Long ago, there was a fisherman in his 20s who had caught the largest and most expensive fishes in a month. He made an amazing amount of money just by selling those fishes that one time. Suddenly, a lot of people started talking about his one-time achievement. Fellow fishermen congratulated him, most of them looked at him with respect, buyers were impressed by his catch. Someone told him, "You don't even need to work for another 5 years with so much of fortune". People often exaggerate when they are appreciating others. The fisherman brushed it off, but some part of that compliment lingered in his mind.

By Xheng Hong
In the following week, the hardworking fisherman started taking some breaks, saying to himself, "I really can take some days off now that I have so much money." Slowly, those breaks started getting more frequent.

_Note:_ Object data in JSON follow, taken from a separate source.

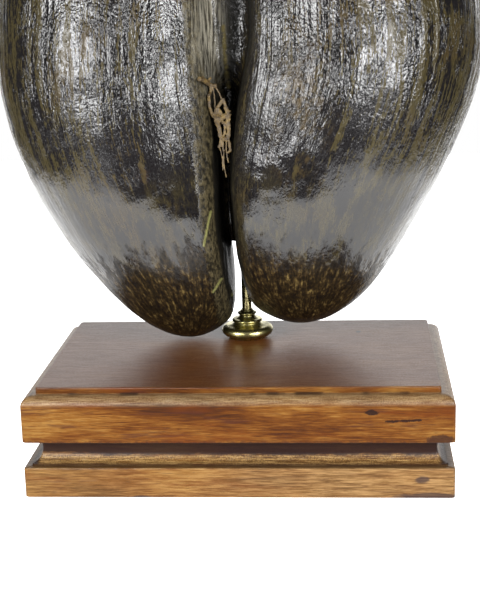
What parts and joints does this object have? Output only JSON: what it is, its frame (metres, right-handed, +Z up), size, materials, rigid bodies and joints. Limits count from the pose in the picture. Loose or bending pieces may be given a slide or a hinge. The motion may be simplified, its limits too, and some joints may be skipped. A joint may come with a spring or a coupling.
{
  "type": "coco de mer nut on a stand",
  "caption": "Polished two-lobed sea coconut held lobes-down on a brass rod with a turned collar, over a moulded wooden plinth.",
  "frame": {"origin": "centre of the plinth's underside", "axes": "+Z up; -Y is the front, the side of the nut with the germination pore; +X is to the right in the picture"},
  "size_m": [0.2969, 0.2311, 0.381],
  "materials": {
    "nut_shell": "near-black, streaked olive brown, glossy varnish",
    "dry_fibre": "dry, matt",
    "aged_brass": "polished, toned with age",
    "varnished_wood": "varnished, warm brown"
  },
  "bodies": {
    "root": {"nut": "nut_shell", "fibre_tuft": "dry_fibre", "rod": "aged_brass", "collar": "aged_brass", "rod_washer": "aged_brass", "rod_locknut": "aged_brass", "top_board": "varnished_wood", "base_board": "varnished_wood"}
  },
  "joints": []
}
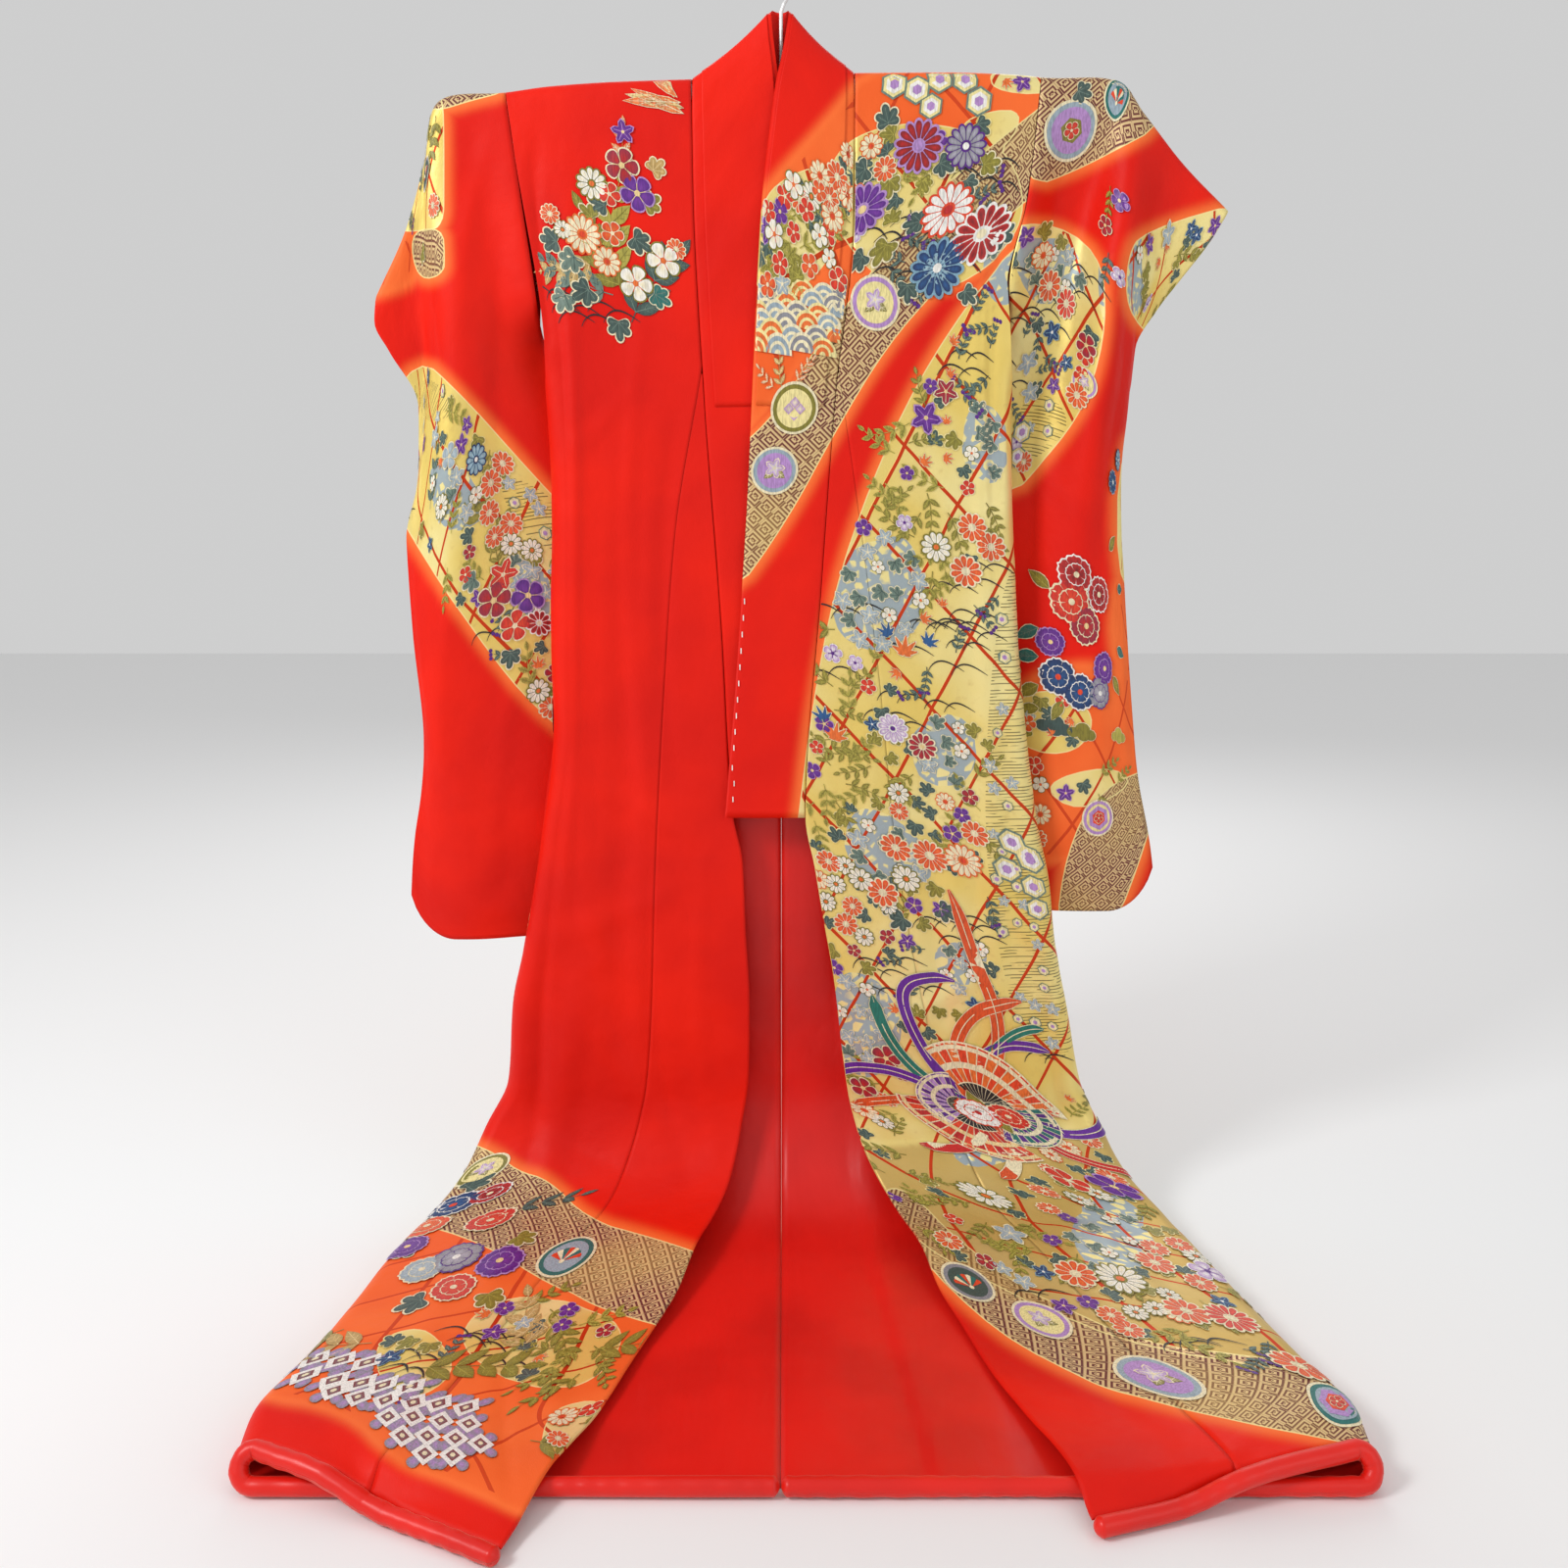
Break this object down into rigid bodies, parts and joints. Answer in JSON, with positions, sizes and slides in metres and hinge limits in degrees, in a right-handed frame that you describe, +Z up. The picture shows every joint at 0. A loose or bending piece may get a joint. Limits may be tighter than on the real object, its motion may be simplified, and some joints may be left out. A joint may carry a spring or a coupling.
{
  "type": "uchikake wedding kimono on a bar hanger",
  "caption": "Long padded-hem outer wedding kimono hung flat from a bar hanger, front edges parted over a red lining, hem fanned out on the floor, hanging sleeves with drooping tops.",
  "frame": {"origin": "inside top of the hanger hook's curve, where the rail carries it", "axes": "+Z up, -Y out of the garment's front, +X the wearer's left (right as seen from the front)"},
  "size_m": [1.1529, 0.7797, 1.5792],
  "materials": {
    "red_silk": "silk",
    "gold_brocade": "silk brocade",
    "red_lining": "satin",
    "bar_plastic": "matte",
    "white_wire": "satin"
  },
  "bodies": {
    "root": {"body_left": "gold_brocade", "body_right": "red_silk", "collar": "red_silk", "hanger_bar": "bar_plastic", "hanger_boss": "bar_plastic", "hanger_hook": "white_wire", "hem_roll_left": "red_lining", "hem_roll_right": "red_lining", "lining_left": "red_lining", "lining_right": "red_lining", "over_collar": "red_silk", "overlap_left": "gold_brocade", "overlap_right": "red_silk", "sleeve_left": "red_silk", "sleeve_right": "red_silk"}
  },
  "joints": []
}
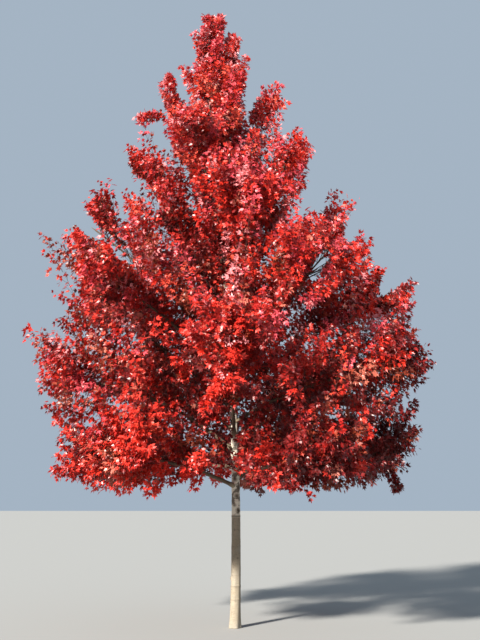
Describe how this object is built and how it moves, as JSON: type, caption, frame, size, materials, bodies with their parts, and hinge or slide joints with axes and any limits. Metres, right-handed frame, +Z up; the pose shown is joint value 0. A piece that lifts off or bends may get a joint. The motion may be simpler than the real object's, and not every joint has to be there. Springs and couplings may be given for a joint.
{
  "type": "red maple tree",
  "caption": "Young broad-conical maple tree in full red autumn leaf, with a slim pale trunk cut flat at ground level.",
  "frame": {"origin": "on the ground, at the middle of the flat cut under the trunk", "axes": "+Z up along the trunk; a viewer in front looks along +Y, with +X to the right"},
  "size_m": [4.7643, 4.9387, 7.9328],
  "materials": {
    "bark": "smooth pale bark",
    "leaf_scarlet": "matte autumn leaf",
    "leaf_crimson": "matte autumn leaf",
    "leaf_wine": "matte autumn leaf",
    "leaf_coral": "matte autumn leaf",
    "leaf_russet": "matte autumn leaf"
  },
  "bodies": {
    "root": {"trunk": "bark", "bough_skirt_1": "bark", "bough_skirt_2": "bark", "bough_skirt_3": "bark", "bough_skirt_4": "bark", "bough_skirt_5": "bark", "bough_lower_1": "bark", "bough_lower_2": "bark", "bough_lower_3": "bark", "bough_lower_4": "bark", "bough_lower_5": "bark", "bough_middle_1": "bark", "bough_middle_2": "bark", "bough_middle_3": "bark", "bough_middle_4": "bark", "bough_middle_5": "bark", "bough_upper_1": "bark", "bough_upper_2": "bark", "bough_upper_3": "bark", "bough_upper_4": "bark", "bough_shoulder_1": "bark", "bough_shoulder_2": "bark", "bough_shoulder_3": "bark", "bough_shoulder_4": "bark", "bough_crest_1": "bark", "bough_crest_2": "bark", "bough_crest_3": "bark", "bough_crest_4": "bark", "foliage_skirt_1": "leaf_scarlet", "foliage_skirt_2": "leaf_crimson", "foliage_skirt_3": "leaf_wine", "foliage_skirt_4": "leaf_coral", "foliage_skirt_5": "leaf_russet", "foliage_lower_1": "leaf_scarlet", "foliage_lower_2": "leaf_crimson", "foliage_lower_3": "leaf_wine", "foliage_lower_4": "leaf_coral", "foliage_lower_5": "leaf_russet", "foliage_middle_1": "leaf_scarlet", "foliage_middle_2": "leaf_crimson", "foliage_middle_3": "leaf_wine", "foliage_middle_4": "leaf_coral", "foliage_middle_5": "leaf_russet", "foliage_upper_1": "leaf_scarlet", "foliage_upper_2": "leaf_crimson", "foliage_upper_3": "leaf_wine", "foliage_upper_4": "leaf_coral", "foliage_shoulder_1": "leaf_russet", "foliage_shoulder_2": "leaf_scarlet", "foliage_shoulder_3": "leaf_crimson", "foliage_shoulder_4": "leaf_wine", "foliage_crest_1": "leaf_coral", "foliage_crest_2": "leaf_russet", "foliage_crest_3": "leaf_scarlet", "foliage_crest_4": "leaf_crimson", "foliage_spire_1": "leaf_wine", "foliage_spire_2": "leaf_coral", "foliage_spire_3": "leaf_russet", "foliage_leader": "leaf_scarlet"}
  },
  "joints": []
}
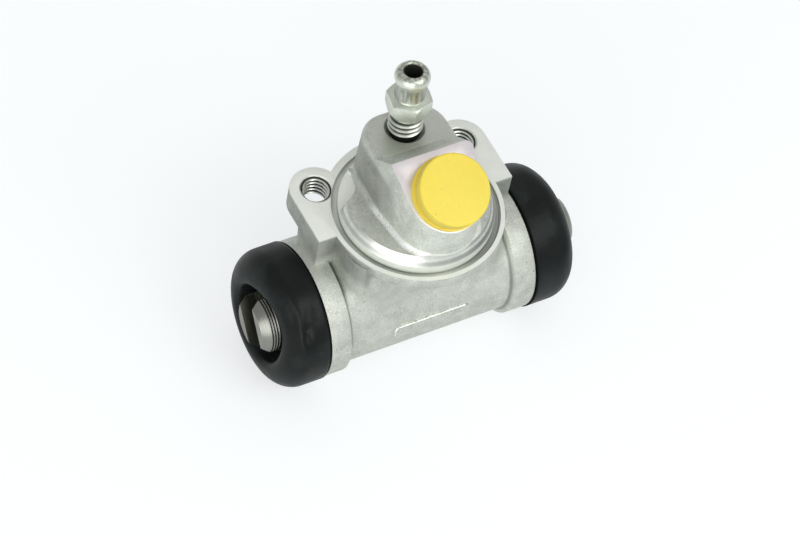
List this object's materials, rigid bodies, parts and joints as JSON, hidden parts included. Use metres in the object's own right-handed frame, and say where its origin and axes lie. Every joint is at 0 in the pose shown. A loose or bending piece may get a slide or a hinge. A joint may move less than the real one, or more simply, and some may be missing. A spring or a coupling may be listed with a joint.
{
  "type": "drum brake wheel cylinder",
  "caption": "Double-ended drum brake wheel cylinder: cast body with round pilot and tapped ears, slotted pistons in rubber dust boots, hollow hex bleed screw and a plugged pipe port.",
  "frame": {"origin": "centre of the round pilot, on the machined mounting face", "axes": "+Z out of the mounting face, through the backing plate; +X along the cylinder bore towards the right piston; +Y towards the bleed screw and the bolt holes"},
  "size_m": [0.0702, 0.0358, 0.0671],
  "materials": {
    "cast_aluminium": "satin cast skin with bright turned faces",
    "piston_steel": "turned",
    "seal_rubber": "moulded",
    "sheet_steel": "pressed sheet",
    "spring_steel": "drawn wire",
    "boot_rubber": "moulded, satin",
    "plated_steel": "zinc plated",
    "plug_plastic": "moulded"
  },
  "bodies": {
    "cylinder": {"cylinder_body": "cast_aluminium", "return_spring": "spring_steel", "left_dust_boot": "boot_rubber", "right_dust_boot": "boot_rubber"},
    "left_piston_group": {"left_piston": "piston_steel", "left_cup_seal": "seal_rubber", "left_cup_expander": "sheet_steel"},
    "right_piston_group": {"right_piston": "piston_steel", "right_cup_seal": "seal_rubber", "right_cup_expander": "sheet_steel"},
    "bleed_screw_group": {"bleed_screw": "plated_steel"},
    "port_plug_group": {"port_plug": "plug_plastic"}
  },
  "joints": [
    {"name": "left_piston_slide", "type": "slide", "parent": "cylinder", "child": "left_piston_group", "axis": [-1, 0, 0], "range_m": [-0.001, 0.006], "deforming": ["left_dust_boot", "return_spring"]},
    {"name": "right_piston_slide", "type": "slide", "parent": "cylinder", "child": "right_piston_group", "axis": [1, 0, 0], "range_m": [-0.004, 0.003], "deforming": ["right_dust_boot", "return_spring"]},
    {"name": "bleed_screw_turn", "type": "hinge", "parent": "cylinder", "child": "bleed_screw_group", "pos_m": [0, 0.009, 0.0145], "axis": [0, 0.0663, 0.9978], "range_deg": [0, 360]},
    {"name": "port_plug_pull", "type": "slide", "parent": "cylinder", "child": "port_plug_group", "axis": [0, -0.4695, 0.8829], "range_m": [0, 0.012]}
  ]
}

Eventually, his excellent practice of fishing also started fading away. He wouldn't catch many fishes, but he would always say, "I am still the guy who once caught hundreds of the most expensive fishes in ONE month! I don't have to work hard. I decide my future." Indeed he did.
After 5 years, he was still an average fisherman, with one GREAT achievement of 5 years ago in his bucket, while his fellow fisherman had prospered, and settled well in life now.
His Ego was even more at the top now. Once you start feeding the Ego, it takes all your idle time. Once it is exhausted with feelings of "the best", it floods the mind with negative thoughts of jealousy and insecurities.

He started blaming the other fishermen for his mediocre life, claiming that they took away his share of fishes from the sea. He started finding reasons to justify other's successes. He was a frustrated man.
Once his heart grew tired of hate, and he realized that others did not play any part in his failure, he was depressed. The delusion of Ego was finally broken by the sour realization of failure, but at what cost? Couldn't he have prevented it all together?
If only he would have focussed on the skill more than the money. If only he would have said, "It doesn't matter how much money I have. I will do it because I love fishing, and that is my duty."

It is often said, "Don't let success get into your head."

The saying is ignored by most people. It is ignored when people are in their day-to-day life. When you haven't yet achieved 'success' as defined by your terms, why would you think about its future? The saying is also invariably ignored by people who have already let their success into their head. Once your Ego has creeped in, it blocks your ears, it clouds your eyes. The only thing it frees is your mouth, and you keep talking like a free wild horse. Then you cannot think about anything.
Don't you think we must first understand when exactly do we become arrogant? When exactly does success get into our Head? 
The Ego does not creep in at the time of success. It creeps in at the time of idleness. The moment of success is an extremely pure moment. A thing like Ego cannot ruin it. You are just happy when you achieve something. You are thinking about the magnanimity of the contest that you have won, and simply blissful that you are there to enjoy it. The moment of success is humbling. If you do not think, even for 1 second, that you do not deserve the achievement, it is not an achievement. Then it cannot be called a success. How can you possibly be happy by getting something which was already beneath you?
So understanding the moment of success is very important.

That is why this line is the most famous one from the Bhagavad Gita:
कर्म करो और फल की चिंता मत करो
Do your duty, do not be deterred or influenced by the fruits of your actions.
 Sometimes Happiness can be a curse if you don't stick to your roots. With such a complex object in our head, the mind, it is impossible to keep our Egos and humility in check. Thus, the truest advice is, keep away from idleness. Be the happy saint that you are, and do what makes the inner child inside you happy.